The machine metaphor keeps going. In Turing’s mind, the war is about machines. Whenever the film cuts away from England to show the war, all we see are tanks, battleships, and submarines. It’s Turing’s machine versus theirs, and his is perhaps the most important of the war. Because of that, we see Turing grow obsessed with his own machine — it is the one thing he allows himself to grow an attachment to during his adult life. Only when something comes between the two of them does Turing really start to break down.

It’s in those moments of crisis that the film shines. Cumberbatch plays Turing as calm and poised, but it’s here that he’s suddenly free to give us his all. Otherwise, Cumberbatch presents Turing as the mystery that he’s supposed to be, at least for the sake of this film. He walks a fine line between genius and oddball, between commanding a conversation and blustering his way through one. Cumberbatch never lets us know what side Turing actually lands on, and that’s part of the fun.
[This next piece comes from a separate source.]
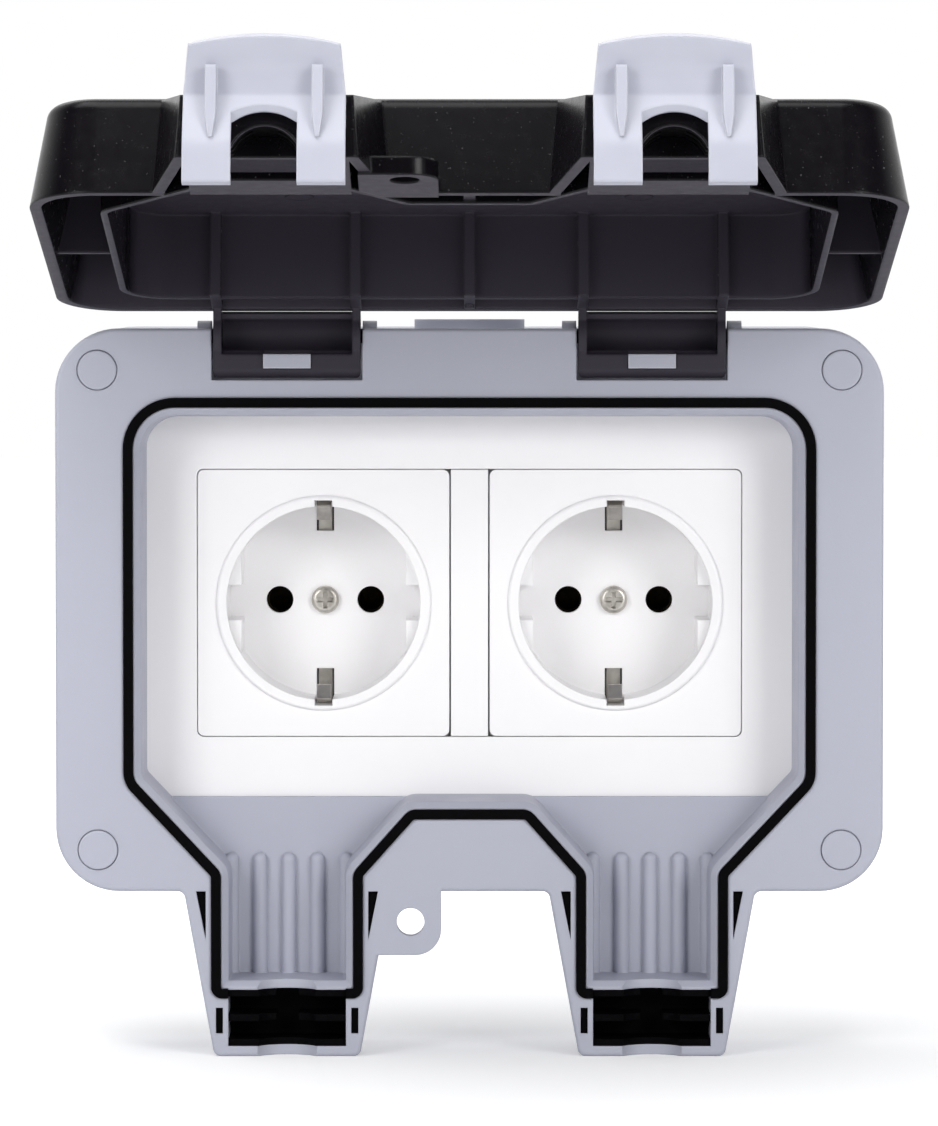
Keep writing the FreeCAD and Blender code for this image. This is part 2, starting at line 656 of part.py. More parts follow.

Beyond that, the movie builds the intricate plot of a thriller all around Cumberbatch’s character. It’s no accident that this movie has the word "game" in its title — though we only sort of see the Imitation Game, a precursor to the Turing Test, played during the movie, just about everything else in it is framed as a puzzle or a game. Cracking Enigma is laid out with specific rules, and there are ticking clocks everywhere. It’s nothing you haven’t seen before — when one character asks for a six-month extension, you just know that he's going to hear back something along the lines of a stern "you've got six weeks" — but they all coalesce to form an ongoing sense of tension.

A lesser film would probably go so far as to explain that Turing is the true enigma that needs to be cracked. Fortunately, while that may be this film’s conceit, it is not so blunt with how it draws his character. Cumberbatch is thrown into the middle of a functional thriller and given the leeway to show us Turing and how a genius and a troubled man works. It’s pretty great to watch him do just that.